Sen. Raymond Lesniak, a Democrat, on May 9 tweeted that he is “determined to save Monmouth Park and our horse farms.” Lesniak lives in Elizabeth in North Jersey.
“Racing is not a partisan issue,” Codey said. “Democrats and Republicans agree we have to keep this place alive. I’m all for helping Atlantic City, but $1 billion compared to nothing (for racing) is not right.”
“Phil Murphy is a supporter of horse racing,” he said of his fellow Democrat. “We’re looking at a plan to do historical racing down here, but we’ll probably need a (purse) subsidy until we get that done. There is light at the end of the tunnel. We just need to hold on.”
Dennis Drazin, an attorney and longtime Thoroughbred owner and breeder who serves as the chief adviser for Darby Development, the entity that operates Monmouth on behalf of the New Jersey Thoroughbred Horsemen’s Association, indicated he’s optimistic New Jersey racing and breeding will move forward.
“We’ve been doing this a long time,” Drazin said of the political game. “Over the years both sides of the aisle (in Trenton) and the local politicians have always supported Monmouth Park and the racing and breeding industry. But it takes three people to get anything done in Trenton—the Senate President, Assembly Speaker, and the governor. For many years we’ve had two of three. We’re looking forward to next year when we’ll have more support in the legislature and in the front office.”
Drazin said racing “didn’t get a lot of help” from Christie, but he noted the outgoing governor is a strong supporter of sports betting at New Jersey tracks and casinos and also urged the NJSEA to support the track lessees that now operate Monmouth and Meadowlands.
“Going forward we’ll need the help of politicians,” Drazin said. “Everyone running for governor seems to be on the same page about helping Monmouth Park. We need more support in Trenton, but we have to act as one industry. It’s important everybody works together with the legislature and new administration to make sure we survive.
“People are surprised we’re still here, but I commit to you I will do my best to preserve Monmouth Park forever.”
The 2017 meet begins May 13 with a purse structure similar to that of last year based on the NJTHA’s plan to run 50 days at Monmouth and another six days of grass racing at Meadowlands. Legislation that would permit the NJTHA to race fewer than the mandated 71 dates has passed the Assembly but not the Senate.
The entry box on a day-to-day basis will tell the tale.

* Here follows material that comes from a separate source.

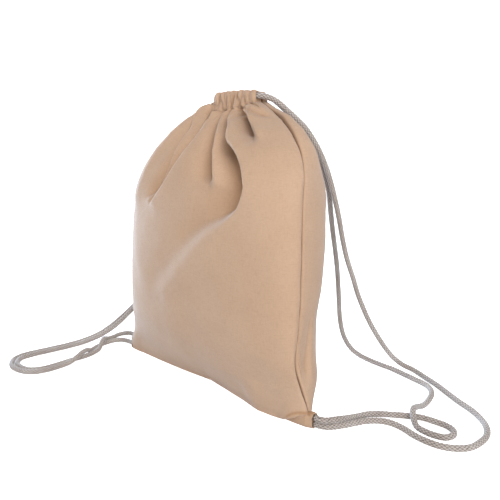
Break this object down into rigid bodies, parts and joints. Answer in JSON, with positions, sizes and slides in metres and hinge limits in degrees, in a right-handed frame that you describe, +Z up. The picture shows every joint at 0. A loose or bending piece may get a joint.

Drazin said he expects a fairly full barn area, but beginning in June in the Mid-Atlantic and Northeast regions, nine meets will overlap.
“I can’t blame people for looking at purses in other states (with gaming supplements),” Drazin said. “But we’re in it to try to preserve racing and to keep it world-class. We’re asking horsemen to support our meet. No matter how good we may do, until we have the tools some other states are working with, we’ll be up against it and not able to compete as well.”
Monmouth also took its food service in-house with plans to offer much more variety and local products. Thomas Barone, the track’s first Vice President of Food and Beverage, noted that having autonomy will let the track adjust pricing; domestic and imported beer, for example, will sell for $4-$5 instead of $7-$8 under the previous concessionaire.
“It’s an exciting new time not just for Monmouth Park, but more importantly for our fans,” Barone said. “We want to give the fans what they want.”
Meanwhile, Drazin predicted the state’s five-year battle to win approval for sports betting will result in victory. It is in the hands of the U.S. Supreme Court, which asked the U.S. Solicitor General to issue a brief on the case.
“It’s no longer a question of if but when sports betting will come,” Drazin said. “We are proud to have spearheaded this movement and are confident the first sports wager will take place at Monmouth in the very near future.”
The NJTHA during the press event announced that Bob Kulina, the longtime general manager of Monmouth, is the recipient of this year’s Virgil “Buddy” Raines Achievement Award for his contributions to local horse racing.